╔══

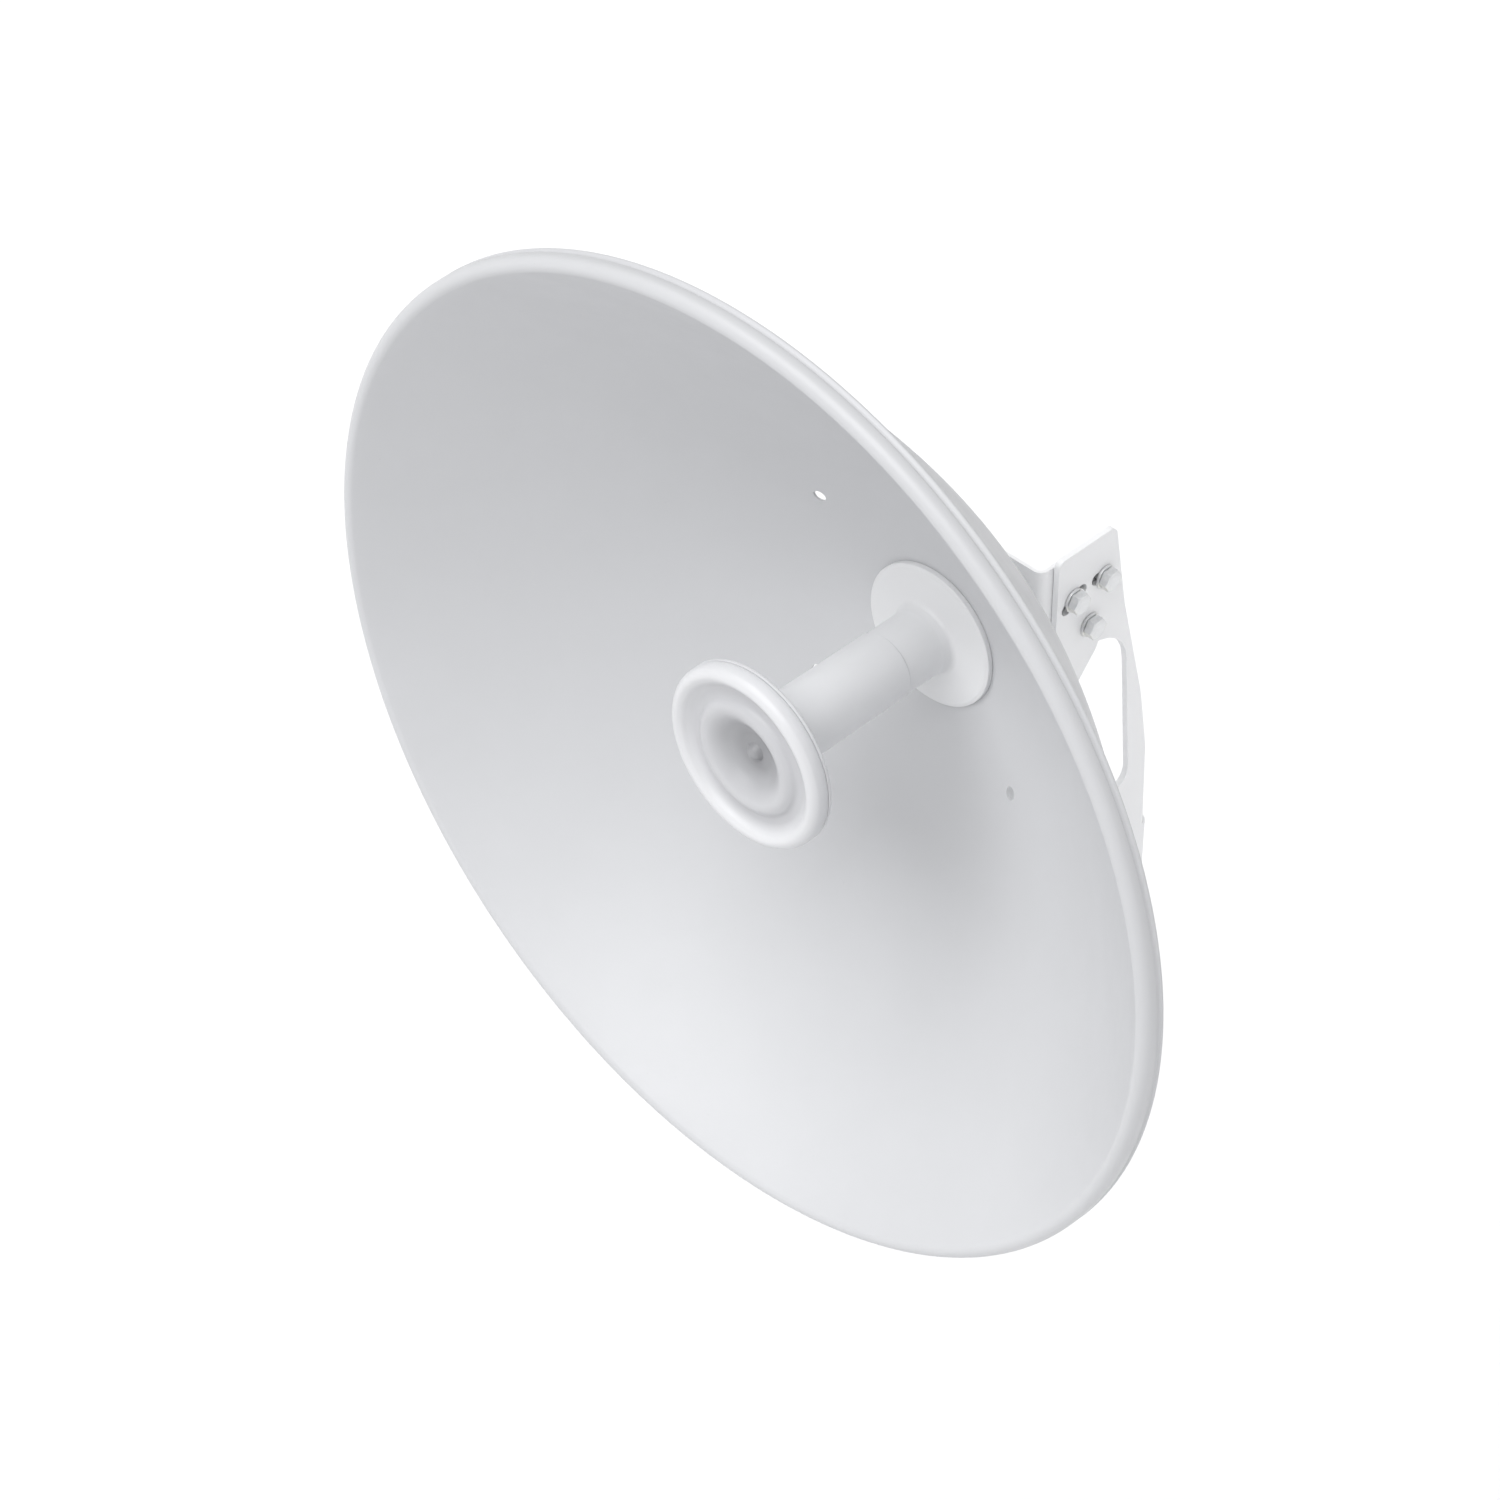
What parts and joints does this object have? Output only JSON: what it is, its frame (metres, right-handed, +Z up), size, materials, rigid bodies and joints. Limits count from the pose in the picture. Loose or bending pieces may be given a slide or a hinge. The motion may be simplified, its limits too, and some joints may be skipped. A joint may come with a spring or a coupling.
{
  "type": "microwave dish antenna",
  "caption": "Deep round reflector with a centre feed on a post, a tilting bracket on a side arm, and a U-bolt clamp for an upright pole.",
  "frame": {"origin": "on the pole's axis, halfway between the two U-bolts of the pole clamp", "axes": "+Z up along the pole; the dish looks along -Y; +X is to the right of someone facing the dish"},
  "size_m": [0.65, 0.3274, 0.65],
  "materials": {
    "reflector_paint": "satin light grey powder coat",
    "bracket_paint": "satin light grey powder coat",
    "feed_plastic": "white moulded plastic, fine grain",
    "feed_insulator": "natural cross-linked plastic",
    "waveguide_metal": "drawn aluminium",
    "cast_metal": "as-cast aluminium",
    "zinc_steel": "bright zinc plated steel",
    "connector_nickel": "nickel plated brass",
    "probe_brass": "turned brass",
    "seal_rubber": "black EPDM rubber"
  },
  "bodies": {
    "mount": {"mount_arm": "bracket_paint", "pole_saddle": "cast_metal", "pivot_bolt": "zinc_steel", "pivot_washer": "zinc_steel", "pivot_nut": "zinc_steel", "clamp_washer_1": "zinc_steel", "clamp_washer_2": "zinc_steel", "clamp_washer_3": "zinc_steel", "clamp_washer_4": "zinc_steel", "clamp_nut_1": "zinc_steel", "clamp_nut_2": "zinc_steel", "clamp_nut_3": "zinc_steel", "clamp_nut_4": "zinc_steel"},
    "dish_head": {"reflector": "reflector_paint", "dish_bracket": "bracket_paint", "feed_base": "feed_plastic", "feed_tube": "feed_plastic", "feed_cup": "feed_plastic", "feed_front_cover": "feed_plastic", "dielectric_cone": "feed_insulator", "waveguide_tube": "waveguide_metal", "waveguide_block": "waveguide_metal", "subreflector_plate": "waveguide_metal", "hub_spacer": "cast_metal", "bracket_bolt_1": "zinc_steel", "bracket_bolt_2": "zinc_steel", "bracket_bolt_3": "zinc_steel", "bracket_bolt_4": "zinc_steel", "bracket_nut_1": "zinc_steel", "bracket_nut_2": "zinc_steel", "bracket_nut_3": "zinc_steel", "bracket_nut_4": "zinc_steel", "feed_screw_1": "zinc_steel", "feed_screw_2": "zinc_steel", "feed_screw_3": "zinc_steel", "feed_screw_4": "zinc_steel", "rear_lock_bolt": "zinc_steel", "rear_lock_washer": "zinc_steel", "rear_lock_nut": "zinc_steel", "front_lock_bolt": "zinc_steel", "front_lock_washer": "zinc_steel", "front_lock_nut": "zinc_steel", "rf_connector_a": "connector_nickel", "rf_connector_b": "connector_nickel", "waveguide_probe_a": "probe_brass", "waveguide_probe_b": "probe_brass", "feed_base_gasket": "seal_rubber", "front_cover_seal": "seal_rubber"},
    "upper_clamp_bolt": {"upper_u_bolt": "zinc_steel"},
    "lower_clamp_bolt": {"lower_u_bolt": "zinc_steel"}
  },
  "joints": [
    {"name": "elevation", "type": "hinge", "parent": "mount", "child": "dish_head", "pos_m": [0, -0.017, 0.226], "axis": [-1, 0, 0], "range_deg": [-12, 12]},
    {"name": "upper_clamp_travel", "type": "slide", "parent": "mount", "child": "upper_clamp_bolt", "axis": [0, 1, 0], "range_m": [0, 0.014]},
    {"name": "lower_clamp_travel", "type": "slide", "parent": "mount", "child": "lower_clamp_bolt", "axis": [0, 1, 0], "range_m": [0, 0.014]}
  ]
}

╚══

The problem –
Pull out each line containing the word "bodies" and copy it.

Output below –
What parts and joints does this object have? Output only JSON: what it is, its frame (metres, right-handed, +Z up), size, materials, rigid bodies and joints. Limits count from the pose in the picture. Loose or bending pieces may be given a slide or a hinge. The motion may be simplified, its limits too, and some joints may be skipped. A joint may come with a spring or a coupling.
  "bodies": {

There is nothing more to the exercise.